Short exercise: Extract the listing below in full, unchanged.

Source material:
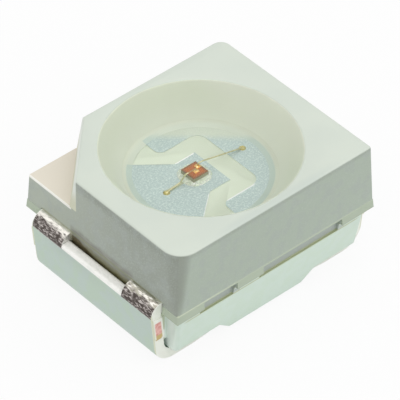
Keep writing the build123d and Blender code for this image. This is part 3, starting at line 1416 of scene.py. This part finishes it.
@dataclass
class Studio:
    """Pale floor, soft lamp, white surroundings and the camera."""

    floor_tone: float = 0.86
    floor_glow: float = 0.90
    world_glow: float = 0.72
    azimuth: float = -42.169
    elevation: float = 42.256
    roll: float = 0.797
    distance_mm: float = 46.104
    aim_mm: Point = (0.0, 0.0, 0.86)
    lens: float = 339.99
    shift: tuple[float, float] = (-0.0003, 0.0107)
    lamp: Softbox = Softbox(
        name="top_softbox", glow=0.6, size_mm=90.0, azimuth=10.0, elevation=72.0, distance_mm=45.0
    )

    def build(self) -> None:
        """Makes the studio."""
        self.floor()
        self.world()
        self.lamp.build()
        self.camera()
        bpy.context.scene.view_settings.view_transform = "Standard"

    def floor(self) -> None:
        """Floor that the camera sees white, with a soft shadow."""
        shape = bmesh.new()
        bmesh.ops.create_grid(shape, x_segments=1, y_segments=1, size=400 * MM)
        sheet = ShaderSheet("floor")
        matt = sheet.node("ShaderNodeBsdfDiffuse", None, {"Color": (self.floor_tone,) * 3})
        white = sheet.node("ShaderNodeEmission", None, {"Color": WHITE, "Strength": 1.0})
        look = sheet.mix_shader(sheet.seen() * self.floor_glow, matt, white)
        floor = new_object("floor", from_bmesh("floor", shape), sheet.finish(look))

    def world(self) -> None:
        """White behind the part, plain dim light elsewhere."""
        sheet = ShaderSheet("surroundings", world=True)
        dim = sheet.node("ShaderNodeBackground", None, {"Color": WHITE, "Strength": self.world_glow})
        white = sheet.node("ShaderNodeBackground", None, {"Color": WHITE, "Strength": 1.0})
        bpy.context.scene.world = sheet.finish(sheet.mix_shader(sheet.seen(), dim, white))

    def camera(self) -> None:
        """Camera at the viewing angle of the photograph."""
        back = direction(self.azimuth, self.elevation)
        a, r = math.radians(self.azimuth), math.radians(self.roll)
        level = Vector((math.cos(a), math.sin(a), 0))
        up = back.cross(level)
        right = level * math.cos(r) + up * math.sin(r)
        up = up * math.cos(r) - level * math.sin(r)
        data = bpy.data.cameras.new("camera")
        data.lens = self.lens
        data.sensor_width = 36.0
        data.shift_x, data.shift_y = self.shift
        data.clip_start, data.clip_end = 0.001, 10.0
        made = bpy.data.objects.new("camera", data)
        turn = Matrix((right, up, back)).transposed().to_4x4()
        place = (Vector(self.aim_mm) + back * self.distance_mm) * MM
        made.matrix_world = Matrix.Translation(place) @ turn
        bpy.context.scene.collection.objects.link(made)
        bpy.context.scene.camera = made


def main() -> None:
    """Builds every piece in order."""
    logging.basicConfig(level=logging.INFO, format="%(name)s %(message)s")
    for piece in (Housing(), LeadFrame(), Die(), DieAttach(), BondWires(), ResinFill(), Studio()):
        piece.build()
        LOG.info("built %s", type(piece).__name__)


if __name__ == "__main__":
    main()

Solution for this problem:
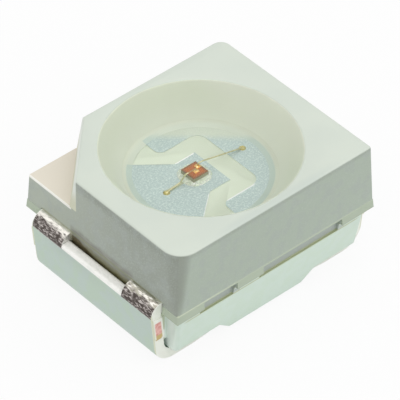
Keep writing the build123d and Blender code for this image. This is part 3, starting at line 1416 of scene.py. This part finishes it.
@dataclass
class Studio:
    """Pale floor, soft lamp, white surroundings and the camera."""

    floor_tone: float = 0.86
    floor_glow: float = 0.90
    world_glow: float = 0.72
    azimuth: float = -42.169
    elevation: float = 42.256
    roll: float = 0.797
    distance_mm: float = 46.104
    aim_mm: Point = (0.0, 0.0, 0.86)
    lens: float = 339.99
    shift: tuple[float, float] = (-0.0003, 0.0107)
    lamp: Softbox = Softbox(
        name="top_softbox", glow=0.6, size_mm=90.0, azimuth=10.0, elevation=72.0, distance_mm=45.0
    )

    def build(self) -> None:
        """Makes the studio."""
        self.floor()
        self.world()
        self.lamp.build()
        self.camera()
        bpy.context.scene.view_settings.view_transform = "Standard"

    def floor(self) -> None:
        """Floor that the camera sees white, with a soft shadow."""
        shape = bmesh.new()
        bmesh.ops.create_grid(shape, x_segments=1, y_segments=1, size=400 * MM)
        sheet = ShaderSheet("floor")
        matt = sheet.node("ShaderNodeBsdfDiffuse", None, {"Color": (self.floor_tone,) * 3})
        white = sheet.node("ShaderNodeEmission", None, {"Color": WHITE, "Strength": 1.0})
        look = sheet.mix_shader(sheet.seen() * self.floor_glow, matt, white)
        floor = new_object("floor", from_bmesh("floor", shape), sheet.finish(look))

    def world(self) -> None:
        """White behind the part, plain dim light elsewhere."""
        sheet = ShaderSheet("surroundings", world=True)
        dim = sheet.node("ShaderNodeBackground", None, {"Color": WHITE, "Strength": self.world_glow})
        white = sheet.node("ShaderNodeBackground", None, {"Color": WHITE, "Strength": 1.0})
        bpy.context.scene.world = sheet.finish(sheet.mix_shader(sheet.seen(), dim, white))

    def camera(self) -> None:
        """Camera at the viewing angle of the photograph."""
        back = direction(self.azimuth, self.elevation)
        a, r = math.radians(self.azimuth), math.radians(self.roll)
        level = Vector((math.cos(a), math.sin(a), 0))
        up = back.cross(level)
        right = level * math.cos(r) + up * math.sin(r)
        up = up * math.cos(r) - level * math.sin(r)
        data = bpy.data.cameras.new("camera")
        data.lens = self.lens
        data.sensor_width = 36.0
        data.shift_x, data.shift_y = self.shift
        data.clip_start, data.clip_end = 0.001, 10.0
        made = bpy.data.objects.new("camera", data)
        turn = Matrix((right, up, back)).transposed().to_4x4()
        place = (Vector(self.aim_mm) + back * self.distance_mm) * MM
        made.matrix_world = Matrix.Translation(place) @ turn
        bpy.context.scene.collection.objects.link(made)
        bpy.context.scene.camera = made


def main() -> None:
    """Builds every piece in order."""
    logging.basicConfig(level=logging.INFO, format="%(name)s %(message)s")
    for piece in (Housing(), LeadFrame(), Die(), DieAttach(), BondWires(), ResinFill(), Studio()):
        piece.build()
        LOG.info("built %s", type(piece).__name__)


if __name__ == "__main__":
    main()